Tuesday, July 18, 2017

Raju Kothari Eastbourne and other Elysiums

The Saffrons: sometimes a simple name is sufficient to prompt a confection of histories. It is over a century since the orange-yellow crocus noted for its dyeing and medicinal qualities was grown in the fields where Eastbourne's cricketers spend their summers. Yet the gentle beauty of the noun lingers and has now been coupled to a children's nursery, an apartment block and a hotel. "I'm watching cricket at Eastbourne on Sunday," I tell friends. "Oh, you're going to the Saffrons," they reply.

In Eastbourne's long 20th-century heyday there was a cricket week: two three-day county games and, as often as not, matches against the universities or the tourists. This was the ground on which AC MacLaren's personally selected amateur XI defeated Warwick Armstrong's seemingly invincible Australians in 1921, thereby giving Neville Cardus the only scoop of his career. There were important matches being played at The Oval and Leyton at the same time and Cardus' editor felt he should have been covering those. That opinion was strengthened when MacLaren's side was bowled out for 43 on the first day. By the second morning Cardus had sent his luggage to the railway station and was ready to leave; but he stayed instead and watched Aubrey Faulkner make 153. The Australians lost by 28 runs.
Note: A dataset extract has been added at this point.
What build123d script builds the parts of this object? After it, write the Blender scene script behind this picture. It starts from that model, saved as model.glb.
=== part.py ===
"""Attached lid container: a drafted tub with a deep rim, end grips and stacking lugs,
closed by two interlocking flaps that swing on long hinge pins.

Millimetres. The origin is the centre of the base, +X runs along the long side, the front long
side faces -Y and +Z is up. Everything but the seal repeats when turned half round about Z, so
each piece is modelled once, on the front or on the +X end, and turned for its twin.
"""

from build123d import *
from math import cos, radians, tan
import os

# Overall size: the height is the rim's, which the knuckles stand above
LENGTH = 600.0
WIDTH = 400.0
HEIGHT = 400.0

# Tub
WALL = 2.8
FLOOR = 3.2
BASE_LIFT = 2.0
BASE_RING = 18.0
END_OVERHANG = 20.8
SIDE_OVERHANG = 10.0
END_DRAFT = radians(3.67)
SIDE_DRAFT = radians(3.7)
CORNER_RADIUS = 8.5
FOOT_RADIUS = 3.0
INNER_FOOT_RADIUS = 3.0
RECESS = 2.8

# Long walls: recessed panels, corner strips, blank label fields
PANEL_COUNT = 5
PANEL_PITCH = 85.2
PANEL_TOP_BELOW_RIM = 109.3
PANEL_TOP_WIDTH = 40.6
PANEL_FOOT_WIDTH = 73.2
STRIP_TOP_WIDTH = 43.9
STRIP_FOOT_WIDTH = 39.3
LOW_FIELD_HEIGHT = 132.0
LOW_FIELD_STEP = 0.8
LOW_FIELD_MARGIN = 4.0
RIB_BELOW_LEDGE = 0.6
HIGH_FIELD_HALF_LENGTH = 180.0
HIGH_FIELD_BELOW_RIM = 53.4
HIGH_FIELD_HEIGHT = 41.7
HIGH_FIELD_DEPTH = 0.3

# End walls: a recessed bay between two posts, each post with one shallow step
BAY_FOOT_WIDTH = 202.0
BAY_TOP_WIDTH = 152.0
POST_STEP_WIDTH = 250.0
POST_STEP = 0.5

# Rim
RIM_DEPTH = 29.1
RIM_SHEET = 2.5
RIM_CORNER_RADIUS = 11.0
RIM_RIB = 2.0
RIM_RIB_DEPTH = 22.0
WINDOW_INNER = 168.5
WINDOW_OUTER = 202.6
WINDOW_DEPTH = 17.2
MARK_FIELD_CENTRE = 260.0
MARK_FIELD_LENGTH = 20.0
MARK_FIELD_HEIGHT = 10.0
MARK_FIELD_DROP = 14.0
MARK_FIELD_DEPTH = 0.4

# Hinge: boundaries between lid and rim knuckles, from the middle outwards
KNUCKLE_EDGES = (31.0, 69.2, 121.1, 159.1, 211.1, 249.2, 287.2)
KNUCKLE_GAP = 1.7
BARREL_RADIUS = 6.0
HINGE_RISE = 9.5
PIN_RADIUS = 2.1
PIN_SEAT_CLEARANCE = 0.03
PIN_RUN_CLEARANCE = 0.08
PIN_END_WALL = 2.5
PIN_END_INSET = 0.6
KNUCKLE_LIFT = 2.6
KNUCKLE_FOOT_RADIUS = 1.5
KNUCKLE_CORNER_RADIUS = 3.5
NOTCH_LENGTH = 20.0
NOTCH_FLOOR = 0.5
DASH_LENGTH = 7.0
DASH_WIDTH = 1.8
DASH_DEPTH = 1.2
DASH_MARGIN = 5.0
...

"At Eastbourne cricket is played to a background of croquet and bowls, old Colonels and straight-backed memsahibs going about their daily ritual, indifferent to the pock of bat on ball and the marauding seagulls," wrote Alan Ross, for whom India and Sussex were twin lodestars and who found his loves united in the batting of Duleepsinhji in the summer of 1932.
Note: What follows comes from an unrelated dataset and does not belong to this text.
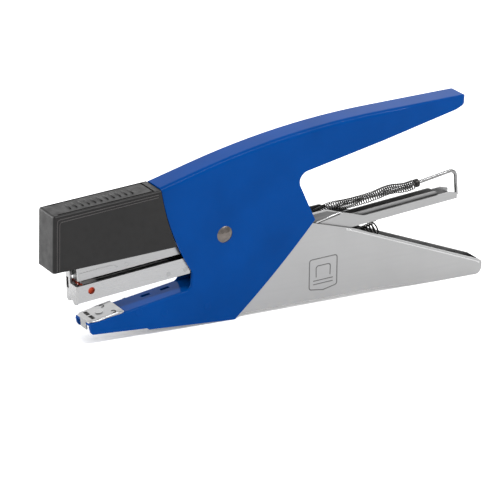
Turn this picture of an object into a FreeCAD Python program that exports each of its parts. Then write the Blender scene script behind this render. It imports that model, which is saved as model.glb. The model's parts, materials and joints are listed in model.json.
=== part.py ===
import FreeCAD, Part

import math
import os
import re

import Sketcher

# Plier stapler, in millimetres. Every sub-part is drawn about the axis of the one pivot pin that
# joins handle, lever and magazine: -X towards the staple exit, +X towards the grips, +Y to the far
# side, +Z up. Three frames share that pivot: "body" stands square to the table, "magazine" is tilted
# with the staple track and "jaw" with the top of the lower jaw. The finished model is lifted so that
# the stapler rests on z = 0 with the origin under the middle of its bounding box.

V = FreeCAD.Vector

# ---------------------------------------------------------------- driving dimensions
SIZES = {
    # tilt of the two slanted frames, degrees, rear up
    "track_slope": 5.6, "jaw_slope": 9.4,
    # half widths and sheet thicknesses, from the outside in
    "shell_half": 5.0, "shell_sheet": 0.8,
    "lever_half": 4.05, "lever_sheet": 0.75,
    "channel_half": 3.15, "channel_sheet": 0.55,
    "rail_half": 2.0, "rail_sheet": 0.45,
    # pivot
    "pin_radius": 2.0, "pin_head_radius": 2.9, "pin_head_height": 1.1, "pin_tail_radius": 2.5,
    "pin_flat": 0.35, "pin_head_bow": 4.1, "pin_tail_bow": 6.0,
    "press_gap": 0.02, "run_gap": 0.06, "washer_radius": 3.3, "washer_height": 0.45,
    "sleeve_wall": 0.5, "sleeve_half": 2.5, "torsion_inner": 2.75, "torsion_outer": 3.35,
    "torsion_half": 2.2, "stop_pin_x": 4.4, "stop_pin_z": -26.8, "stop_pin_radius": 1.2,
    # upper handle and cheeks: outer edge seen from the side
    "nape_x": -25.2, "nape_z": 19.7, "bow_x": -9.4, "bow_angle": 15.9, "back_angle": 2.6,
    "bow_radius": 296.0, "tip_x": 96.2, "tip_low_x": 95.6, "tip_low_z": 33.4,
    "grip_end_x": 92.1, "grip_end_z": 31.7, "throat_x": 26.9, "throat_z": 17.0, "throat_radius": 3.6,
    "elbow_x": 35.7, "elbow_z": -0.1, "belly_radius": 310.0, "belly_x": 8.2, "belly_z": -29.4,
    "heel_x": 5.8, "heel_z": -31.7, "step_x": -27.5, "step_z": -29.7, "step_run": 0.9, "step_rise": 0.6,
    "toe_x": -49.4, "toe_z": -27.9, "toe_radius": 1.4, "jaw_end_x": -50.1,
    "jaw_brow_x": -49.9, "jaw_end_z": -25.4,
    "jaw_top_radius": 2.0, "cheek_x": -12.0, "cheek_z": -11.5,
    "front_arc_radius": 85.0, "handle_bend": 1.6, "jaw_bend": 0.7, "jaw_web_end": -8.0,
    # the handle narrows in plan towards its tip, along a line from (flank_x, flank_half)
    "flank_x": 50.0, "flank_half": 5.45, "tip_half": 3.6, "tip_round": 2.2, "tip_wall": 2.8,
    "taper_x": 60.0, "core_round": 1.0,
    # lower jaw, in the jaw frame
    "jaw_top": -15.65, "jaw_cut_deep": 2.5, "lance_long": 3.4, "lance_wide": 1.4,
    "lance_front_x": -28.6, "lance_rear_x": -21.2, "lance_y": 1.8,
    "liner_front": -50.4, "liner_rear": -4.0, "liner_gap": 0.05,
    "liner_deep": 8.0, "liner_belly_deep": 7.0, "liner_belly_long": 24.0, "liner_front_deep": 2.4,
    "anvil_front": -53.4, "anvil_rear": -40.4, "anvil_half": 4.75, "anvil_front_half": 4.1,
    "anvil_front_round": 1.6, "anvil_rear_round": 0.9, "anvil_sheet": 0.7,
    "anvil_lip": 3.0, "anvil_lip_half": 1.9, "anvil_lip_sheet": 0.45, "anvil_lip_root": 0.3,
    "lip_gap": 0.15,
    "groove_x": -50.9, "groove_wide": 1.4, "groove_inner": 0.35, "groove_outer": 3.2,
    "groove_deep": 0.4, "anvil_rivet_x": -47.3, "anvil_rivet_radius": 0.9,
    "anvil_rivet_head": 1.35, "anvil_rivet_proud": 0.25, "anvil_rivet_neck": 0.1,
    # lower handle and the lever plates
    "hook_x": 36.3, "hook_z": -1.9, "knee_x": 52.6, "knee_z": -6.3,
    "lever_end_x": 108.35, "lever_end_z": -26.68, "lever_end_round": 1.8, "lever_heel_round": 2.6,
    "rest_start_x": 88.0, "floor_z": -31.7, "waist_x": 64.0, "waist_z": -30.1,
    "lever_foot_x": 7.6, "lever_foot_z": -30.4, "lever_shin_x": 6.0, "lever_shin_z": -25.0,
    "lever_web_end": 9.0,
    "head_front_x": -61.0, "head_front_top": 13.2, "head_rear_x": -25.5, "head_rear_top": 16.4,
    "brow_x": -18.5, "brow_z": 13.4, "boss_front_x": -4.0, "boss_rear_x": 6.0, "boss_top": 7.0,
    "shin_x": 4.0, "shin_z": -12.0, "chest_x": -5.0, "chest_z": -6.8, "chin_x": -12.5, "chin_z": -4.0,
    "throat_end_x": -19.5, "head_front_low": -3.2, "head_rear_low": -0.7,
    # black head cap
    "cap_half": 5.5, "cap_front_x": -65.0, "cap_front_top": 15.9, "cap_low_x": -64.5, "cap_low_z": -3.8,
    "cap_mid_x": -40.5, "cap_mid_z": -2.6, "cap_rear_x": -18.55, "cap_rear_z": -1.4,
    "cap_top_x": -25.5, "cap_top_z": 19.3, "cap_top_wall": 1.3, "cap_front_wall": 1.1,
    "cap_round": 0.9, "moat_deep": 0.6, "moat_inner": 4.0, "moat_outer": 4.6, "moat_inset": 2.0,
    # magazine, in the magazine frame
    "track_floor": -11.05, "nose_top": -5.05, "nose_front": -55.85, "nose_rear": -9.0,
    "nose_slant": 2.5, "nose_floor_front": -50.3, "nose_floor_rear": -25.2,
    "window_x": -50.4, "window_z": -7.58, "window_radius": 1.25,
    "lobe_y": 2.2, "lobe_radius": 1.45, "lobe_z": -10.55, "mask_top": 2.2, "mask_inner": 0.3,
    "mask_outer": 3.2,
    "mask_foot": 1.0, "mask_outer_round": 1.3, "mask_inner_round": 0.6,
    "mask_slot_low": -7.4, "mask_slot_high": -3.4, "mask_slot_half": 0.65,
    "guide_rear": -53.75, "guide_top": -5.4, "guide_low": -10.9, "guide_gap": 0.08,
    "guide_lead": 0.4, "guide_lead_deep": 0.6,
    "channel_front": -25.0, "channel_low_wall": -7.7, "ear_front": -8.0, "ear_top": 3.3,
    "ear_foot": 4.0, "ear_brow": 3.0, "ear_step_z": -4.0, "ear_round": 1.5, "ear_crest_x": 6.0,
    "ear_fall_x": 36.0, "ear_fall_z": -2.0, "wall_round": 6.0, "channel_end_slant": 3.0,
    "ear_rear_x": 42.0, "ear_rear_z": -2.2, "ear_drop_x": 47.0, "ear_drop_z": -4.4,
    "wall_start": 56.5, "wall_z": -8.0, "channel_rear": 95.2, "channel_rear_z": -9.05,
    "lug_x": 66.5, "lug_long": 5.5, "lug_deep": 1.05, "lug_half": 1.2, "lug_root": 0.3,
    "rail_front": -51.2, "rail_rear": 88.6, "rail_top": -6.7, "rail_low": -10.45,
    "rail_round": 3.0, "nose_rivet_radius": 0.9, "nose_rivet_z": -9.2,
    "nose_rivet_front": -21.5, "nose_rivet_rear": -15.0, "rail_rivet_radius": 0.9, "rail_rivet_proud": 0.3,
    "rail_rivet_front": 30.0, "rail_rivet_rear": 84.0,
    # hammer arm and driver blade, in the magazine frame
    "arm_front": -54.8, "arm_rear": -13.0, "arm_low": -3.6, "arm_top": 5.0,
    "arm_bead": 0.1, "arm_bead_low": -3.1, "arm_bead_high": -0.9, "arm_bead_rear": -40.0,
    "arm_bead_inset": 0.6, "arm_bead_point": 2.0,
    "blade_x": -53.4, "blade_sheet": 0.5, "blade_half": 2.45, "blade_tip": -4.75,
    "blade_tab_rear": -45.5, "blade_rivet_radius": 0.7, "blade_rivet_front": -50.2, "blade_rivet_rear": -47.4,
    "arm_rivet_radius": 0.9, "arm_rivet_front_x": -46.0, "arm_rivet_front_z": 3.6,
    "arm_rivet_rear_x": -22.0, "arm_rivet_rear_z": 3.2,
    # follower rod, its spring and the pusher, in the magazine frame
    "rod_radius": 0.65, "rod_z": -8.54, "rod_front": -49.0, "rod_rise_x": 14.0,
    "rod_crest_x": 43.0, "rod_crest_z": -3.25, "rod_run_x": 78.0, "rod_run_z": -2.95,
    "rod_bend_x": 96.6, "rod_bend_z": -1.45, "rod_foot_x": 97.0, "rod_foot_z": -11.0,
    "rod_soft_bend": 12.0, "rod_tight_bend": 2.4,
    "coil_inner": 0.85, "coil_outer": 1.4, "coil_front": -45.3, "coil_split": 11.0,
    "coil_rear": 80.0, "collar_radius": 1.5, "collar_long": 1.2, "collar_offset": 1.6,
    "pusher_front": -52.0, "pusher_rear": -45.5, "pusher_half": 2.5, "pusher_top": -6.1,
    "pusher_low": -10.2, "pusher_gap": 0.1, "pusher_chamfer": 1.2,
    # return spring between lever and magazine, in the body frame
    "return_front_x": 46.6, "return_front_z": -14.2, "return_rear_x": 65.6, "return_rear_z": -9.2,
    "return_outer": 2.5, "return_wire": 0.5, "anchor_low": -17.5, "anchor_high": -12.8,
    "anchor_sheet": 0.7, "anchor_gap": 0.6,
    # how far a cutting outline runs past the sheet it opens, and past a small face
    "past": 12.0, "beyond": 1.0,
}
SIZES["cavity_half"] = SIZES["shell_half"] - SIZES["shell_sheet"]
SIZES["lever_inner"] = SIZES["lever_half"] - SIZES["lever_sheet"]
SIZES["channel_inner"] = SIZES["channel_half"] - SIZES["channel_sheet"]
SIZES["rail_inner"] = SIZES["rail_half"] - SIZES["rail_sheet"]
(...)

And one scarcely has to look to see deeper histories and other aristocracies at Eastbourne. Behind the trees at the Larkin's Field End is the Compton Croquet Club, one of many references in the environs to the estate that owns acres of prime land in the town. The land on which cricket, hockey and soccer are played is still owned by the Duke of Devonshire. Seniors at the club pass on the stories they were told of horse-drawn carriages that set off from the Duke's Compton estate and travelled down the tree-lined Old Orchard Road into town. When I first visited the ground in September 2015 almost the only noise one could hear in the late afternoon was the gentle cracks of mallets on croquet balls. The players were dressed in communion white and moved slowly around the lawns in the soft sunlight of early autumn.